«Письменный язык оживляется поминутно выражениями, рождающимися в разговоре, но не должен отрекаться от приобретённого им в течение веков. Писать единственно языком разговорным – значит не знать языка», – говорил Пушкин.
Он был прав: ведь он размышлял о письменности великой нации, историческая судьба которой будет продолжаться.
Зощенко стал писать единственно разговорным языком не потому, что он, как говорил Пушкин, не знал языка, а потому, что считал это свое знание мертвым, ненужным, неприменимым в новых условиях.
Зощенко не то чтобы «не брезговал» советским говорком. Он решил рассматривать этот «говорок» как единственную реальность. Как основной материал, с которым ему предстоит работать.
Рассказывают, что одна русская поэтесса, оказавшись за границей, встретилась с Владимиром Набоковым.
Беседуя с ним, она якобы выразила ему свое беспредельное восхищение его прозрачно чистым, кристальным, изумительным русским языком.
Набоков горько усмехнулся в ответ:
– Что вы! Это же – замороженная клубника…
Если верить этому рассказу, Набоков, отнюдь не страдавший болезненной скромностью (в послесловии к русскому изданию «Лолиты» он презрительно отозвался не только о пастернаковском «Докторе Живаго», но и о Хемингуэе, и о Фолкнере), великолепно понимал, что единственный настоящий живой русский язык (а следовательно, единственная настоящая живая русская культура, какой бы она ни была) только здесь, у нас, на том географическом пространстве, где некогда располагалась Россия.
Если вдуматься, ничего удивительного в этом нет. Набоков – подлинный художник, и было бы странно, если бы он думал и чувствовал иначе.
Гораздо интереснее (во всяком случае – поучительнее) реакция тех представителей старой русской нации, которые воспринимают живую русскую речь как чудовищное уродство, а любую попытку ввести ее в литературу как святотатственное глумление над великим, могучим, свободным и прочая, и прочая, и прочая…
Русская классическая литература, начавшаяся с Ломоносова и Державина и кончившаяся уже в эмиграции Буниным и Зайцевым.
Итак, не только, скажем, Солженицын или Войнович, но и Зощенко, и Платонов, и Бабель – это уже не русская литература. Во всяком случае, не та русская литература, которая началась с Ломоносова и Державина.
Такой взгляд на вещи многим, вероятно, покажется обидным. Но в нем есть логика.

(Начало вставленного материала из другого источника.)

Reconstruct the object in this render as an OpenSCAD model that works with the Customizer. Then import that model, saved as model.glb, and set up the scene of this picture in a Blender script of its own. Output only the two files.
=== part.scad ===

Несколько сложнее обстоит дело с теми из «последних могикан», которые признают русскую литературу, творимую на территории бывшей России. Но признают по-своему.
Вот, например, один из старейших русских литераторов-эмигрантов – Роман Гуль – рецензирует книгу Александра Солженицына «Бодался теленок с дубом». Оценивая ее в целом восторженно, он бросает автору несколько мелких упреков, касающихся преимущественно языка этого сочинения. Так, например, не совсем удачными представляются ему выражения вроде: «вередил наутык», «дёготный зашлёп» и т. п. Кроме того, язык этой книги Солженицына, на его вкус, несколько засорен просторечиями и вульгаризмами:
Попадаются и иные слова, которые мне кажутся некстати именно в этом литературном жанре: «маненько», «нехай», «на лешего» и т. д. Да, у нас в Пензенской губернии крестьяне именно так и говорили: «маненько». Но они говорили ведь и «надысь», и «баить», и мн. др. Нет плохих и негодных слов. Разумеется, все слова хороши, но когда встают на свое место. К примеру, как чудесно у Клюева: «мы свое отбаили до срока». Но в литературных мемуарах подобные простонародности, по-моему, ни к чему. И меня в этом поддерживает не кто иной как сам Владимир Иванович Даль, знаменитый русский лексикограф и составитель Толкового словаря, который так любит Солженицын. В 1862 году Даль написал: «Языком грубым и необразованным писать нельзя, это доказали все, решавшиеся на такую попытку, и в том числе, может быть, и сам составитель словаря.